A justificativa do PDL protocolado pelo petista traz o argumento de que a resolução é inconstitucional, pois se apresenta como um retrocesso aos direitos ambientais já consolidados. O documento também afirma que é papel do Estado a defesa do meio ambiente como princípio da ordem econômica.
“Outro ponto a se destacar é que não houve participação da sociedade civil e audiências públicas, para que as três resoluções fossem revogadas. Muito menos estudo técnico sobre o tema”, denunciou Guimarães.
Ação no STF
O líder da oposição no Senado, o senador Randolfe Rodrigues (Rede-AP) também divulgou as providências exigidas pela sigla junto ao STF .”Iremos acionar o STF através de ADPF [Arguição de Descumprimento de Preceito Fundamental] contra esse absurdo. Não vamos permitir que Salles continue passando sua boiada. Revogar proteções conquistadas para resguardar o Meio Ambiente é atacar nosso desenvolvimento e nosso patrimônio!”, declarou.
O documento alerta sobre a “violação ao direito ao meio ambiente equilibrado, caracterizada por queimada de agrotóxicos, diminuição de APPs à revelia de recomendações técnicas e modificação nociva ao meio ambiente no que diz respeito à irrigação na agricultura”. A peça trata ainda de “ofensa ao princípio da vedação ao retrocesso institucional e socioambiental”.
Presidente da Comissão de Meio Ambiente do Senado, o senador Fabiano Contarato (Rede-ES) afirmou que também vai entrar com um ação popular na Justiça Federal pedindo a anulação da decisão do Conama. “Vou entrar com ação popular na Justiça Federal pedindo a anulação da decisão do Conama que revogou várias regras de proteção ambiental no Brasil. Contamos com o Judiciário para frear mais esse retrocesso!”, disse.
Em apoio aos colegas de partido, a ex-ministra do Meio Ambiente e uma das fundadoras da Rede Sustentabilidade, Marina Silva (Rede) classificou as ações de Salles como retrocesso. O governo segue passando a boiada para seguir seu projeto de destruição da política ambiental. Esvaziou a representatividade do Conama, desidratou sua competência técnica e independente, para retroagir na legislação, como pudemos ver nos inúmeros retrocessos votados hoje”, escreveu.
Em meio às queimadas
Deputado Túlio Gadelha (PDT-PE) criticou as prioridades do governo, em meio às maiores queimadas já registradas no Pantanal e na Amazônia. “Na pauta do Conama: nada das queimadas ou desmatamento que castigam o país, mas sim a revogação de normas ambientais protetivas. A resolução 303, que prevê a proteção de uma faixa mínima de 300 metros de restingas e dos manguezais, foi revogada”, lamentou.

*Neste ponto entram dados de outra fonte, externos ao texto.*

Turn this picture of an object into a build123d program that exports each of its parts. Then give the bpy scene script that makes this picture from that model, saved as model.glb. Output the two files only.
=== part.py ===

#Spoiler de Ricardo Salles
A Ong Observatório do Clima transcreveu a fala de Salles durante a fatídica reunião ministerial de 22 de abril. “Precisa ter um esforço nosso aqui enquanto estamos nesse momento de tranquilidade no aspecto de cobertura de imprensa, porque só fala da Covid e ir passando a boiada e mudando todo o regramento e simplificando normas”. #Spoiler de Ricardo Salles em 22/04”, recordou a ameaça feita há cinco meses.

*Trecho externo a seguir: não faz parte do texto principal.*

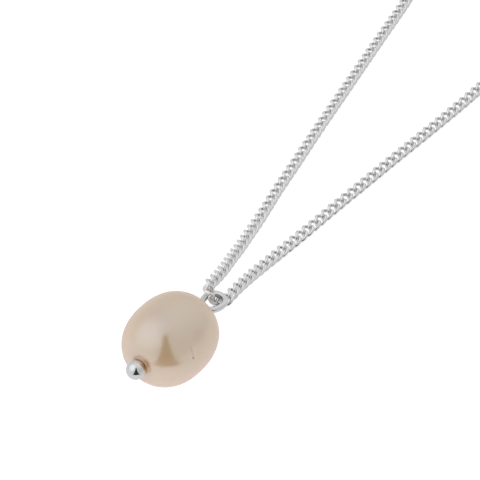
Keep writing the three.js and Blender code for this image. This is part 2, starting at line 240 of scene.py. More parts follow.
# %% The route's points, in millimetres
CHAIN_WIDTH = 1.36
LEFT_ROUTE = [
    (-14.85, 67.05, 0.5), (-14.05, 64.9, 0.5), (-13.15, 62.3, 0.5), (-12.4, 59.5, 0.5), (-11.3, 53.4, 0.5),
    (-10.2, 47.3, 0.5), (-9.1, 41.3, 0.5), (-8.0, 35.3, 0.5), (-7.0, 30.2, 0.5), (-6.0, 25.0, 0.54),
    (-5.3, 22.1, 0.66), (-4.6, 19.3, 0.98), (-4.0, 17.0, 1.41), (-3.4, 15.0, 1.9), (-2.8, 12.8, 2.55),
    (-2.15, 10.8, 3.2), (-1.7, 9.2, 3.74), (-1.4, 7.9, 4.17), (-1.25, 7.0, 4.47)]
LOOP_ROUTE = [(-1.0, 6.3, 4.57), (-0.45, 6.0, 4.37), (-0.02, 6.1, 3.62), (0.1, 6.6, 2.76)]
RIGHT_ROUTE = [
    (0.25, 7.5, 2.54), (0.22, 8.5, 2.56), (0.06, 9.6, 2.4), (-0.1, 11.2, 2.06), (-0.28, 12.9, 1.61),
    (-0.38, 14.9, 1.18), (-0.38, 17.4, 0.8), (-0.28, 20.0, 0.58), (-0.08, 23.0, 0.5), (0.22, 26.9, 0.5),
    (0.57, 30.8, 0.5), (1.02, 36.0, 0.5), (1.52, 41.2, 0.5), (1.97, 46.2, 0.5), (2.32, 51.3, 0.5),
    (2.42, 56.0, 0.5), (2.17, 60.3, 0.55), (1.8, 63.8, 0.9), (1.35, 67.6, 1.65), (0.75, 71.6, 2.4)]
LEFT_TAIL = [(-17.7, 77.5, 0.95), (-17.75, 79.3, 0.65), (-17.55, 81.1, 0.5)]
RIGHT_TAIL = [(-3.4, 82.3, 2.7), (-4.2, 84.1, 1.6), (-4.95, 85.9, 0.6)]
COIL_CENTRE = (-8.7, 74.35)
COIL_TURNS = 4
TURN_POINTS = 16
COIL_MIDDLE = 5.3
COIL_SPACING = 1.4
COIL_LAYER = 0.86
STEP_TURNS = 0.3


def coil_points(start_angle, sense, floor_height):
    """Turns that wind in along the bottom and out again on top.

    The radius is the smallest one plus the spacing times the turns from the middle; the height steps up by
    one layer through a smooth S just after the innermost turn."""
    turns = np.arange(COIL_TURNS * TURN_POINTS) / TURN_POINTS
    radius = COIL_MIDDLE + np.abs(turns - COIL_TURNS / 2) * COIL_SPACING
    angle = math.radians(start_angle) + sense * 2 * math.pi * turns
    step = np.clip((turns - COIL_TURNS / 2) / STEP_TURNS + 0.5, 0, 1)
    height = floor_height + COIL_LAYER * step**2 * (3 - 2 * step)
    return np.stack([COIL_CENTRE[0] + radius * np.cos(angle), COIL_CENTRE[1] + radius * np.sin(angle),
                     height], axis=-1).tolist()


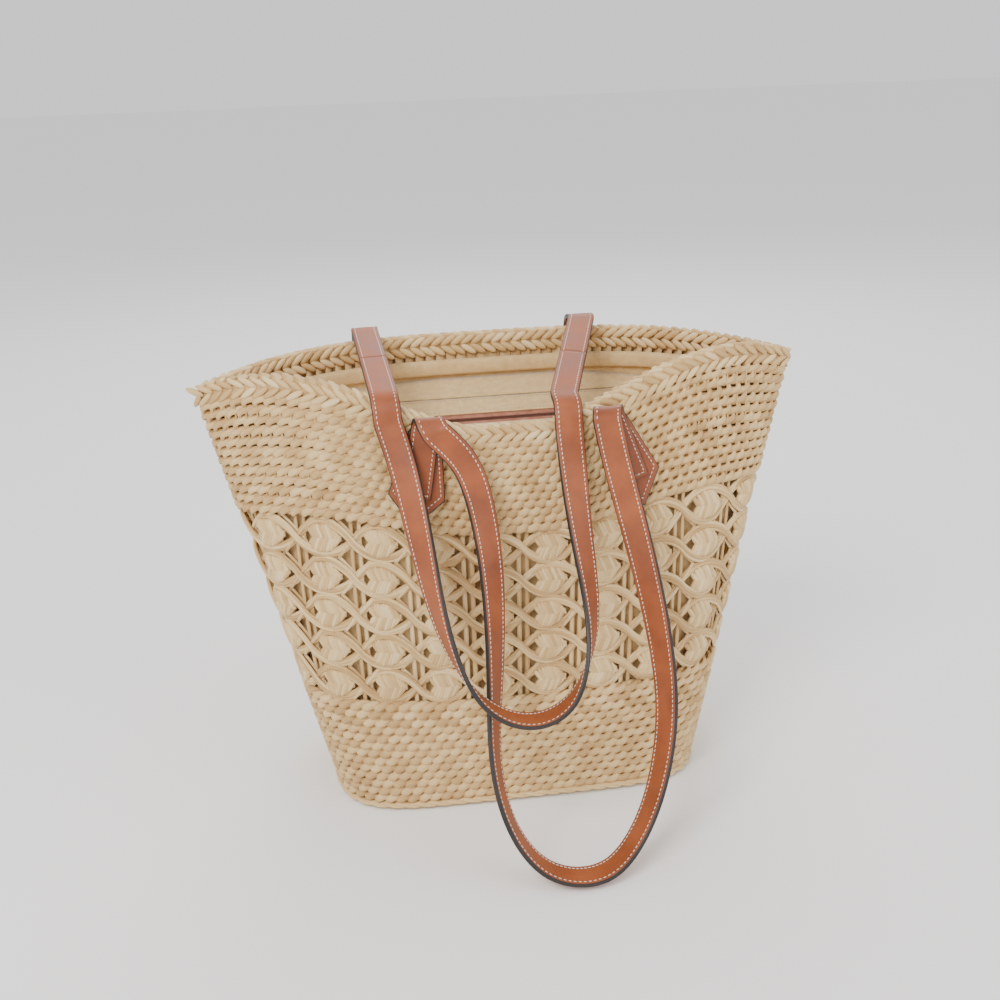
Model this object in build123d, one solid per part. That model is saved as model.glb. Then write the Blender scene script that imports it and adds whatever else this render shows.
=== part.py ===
"""Woven straw beach bag: twined and openwork walls, cotton lining, recessed top zip, leather straps.

Frame: millimetres, +Z up, +X along the long side, -Y to the front.
The origin is the centre of the flat base, on the surface that the bag stands on.
"""
from build123d import *
from math import atan2, cos, degrees, pi, radians, sin
import os

os.makedirs("parts", exist_ok=True)

# ---- driving dimensions -------------------------------------------------------------------

# Plan and height of the woven body
RIM_HALF_WIDTH = 240.0
BASE_HALF_WIDTH = 153.0
BASE_HALF_DEPTH = 96.0
RIM_FRONT_DEPTH = 46.0
RIM_BACK_DEPTH = 93.0
RIM_SETBACK = -18.0
CORNER_HEIGHT = 348.0

# Rim line above or below the corner height
FRONT_SHOULDER = 22.0
FRONT_DIP = 60.0
BACK_RISE = 10.0
ROW_SAG = 9.0
FOLLOW_RIM = 0.6

# Wall build-up
WEAVE = 8.0
BRAID_PROUD = 1.5
BRAID_THICKNESS = 11.0
LINING_GAP = 0.4
LINING = 1.5
HEM = 3.0
BASE_THICKNESS = 8.0

# Bands of the wall, as shares of the height at any place round the bag
OPENWORK_START = 0.287
OPENWORK_END = 0.715
OPENWORK_ROWS = 5
BRAID_START = 0.955
HEM_START = 0.910
HEM_END = 0.945

# Recessed zip closure, in a plane that slopes down to the front
ZIP_DEPTH = 5.0
ZIP_HEIGHT = 299.0
ZIP_SLOPE = 18.0
FACING = 1.5
FLAP_HALF_LENGTH = 165.0
BACK_FLAP_WIDTH = 34.0
FRONT_FLAP_WIDTH = 30.0
FLAP_CLEARANCE = 0.8
TAPE_HALF_WIDTH = 12.0
TAPE = 0.8
COIL_INNER = 1.0
COIL_WIDTH = 1.2
COIL_HEIGHT = 1.8
ZIP_END_LENGTH = 18.0
STOP_LENGTH = 3.0
SLIDER_LENGTH = 11.0
SLIDER_HALF_WIDTH = 5.0
SLIDER_PLATE = 1.2
SLIDER_CLEARANCE = 0.35
WEDGE_HALF_WIDTH = 0.6
BAIL_HEIGHT = 3.6
BAIL_WIRE = 1.2
PULL_LENGTH = 26.0
PULL_WIDTH = 5.0
PULL_THICKNESS = 1.4
PULL_EYE = 7.2
PULL_EYE_BAR = 1.4

# Leather straps and tabs
STRAP_WIDTH = 22.0
STRAP = 3.5
TAB_HALF_WIDTH = 22.0
TAB_TOP_HALF_WIDTH = 13.0
TAB_ABOVE = 54.0
TAB_BELOW = 24.0
TAB = 2.6
TAB_STANDOFF = BRAID_PROUD + 1.7
LAYER_GAP = 0.3
JOINT_GAP = 0.3
STRAP_SECTIONS = 28
FOLD_SECTIONS = 7

# Strap routes: centreline points, left leg first, chosen by hand
FRONT_LEG = [
    (-57.0, -91.5, 318.0),
    (-39.0, -93.0, 296.0),
    (-28.0, -97.5, 262.0),
    (-23.5, -107.0, 222.0),
    (-23.5, -121.0, 178.0),
    (-27.5, -140.0, 130.0),
    (-31.5, -160.0, 89.5),
    (-29.0, -179.5, 56.0),
    (-18.5, -196.0, 30.0),
    (-1.0, -208.0, 13.0),
    (20.5, -213.0, 6.5),
    (44.0, -211.0, 8.5),
    (65.0, -201.0, 22.0),
    (82.0, -187.0, 44.0),
    (95.0, -170.0, 72.0),
    (103.0, -151.0, 107.0),
    (103.5, -134.0, 143.0),
    (98.5, -117.0, 187.0),
    (91.0, -104.5, 227.0),
    (82.5, -96.5, 265.0),
    (75.0, -92.5, 298.0),
    (71.0, -91.5, 318.0),
]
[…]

A Associação Brasileira dos Membros do Ministério Público de Meio Ambiente (Abrampa) também emitiu uma manifestação de repúdio contra a proposta de extinguir as resoluções ambientais. No documento, a instituição afirma que a revogação das resoluções afronta os ditames legais e “ofende o princípio do não retrocesso, o qual permite aos Poderes da República apenas avanços na proteção ambiental, ao passo que atos normativos contrários à evolução na proteção ambiental propiciam mais insegurança jurídica e instabilidade institucional”.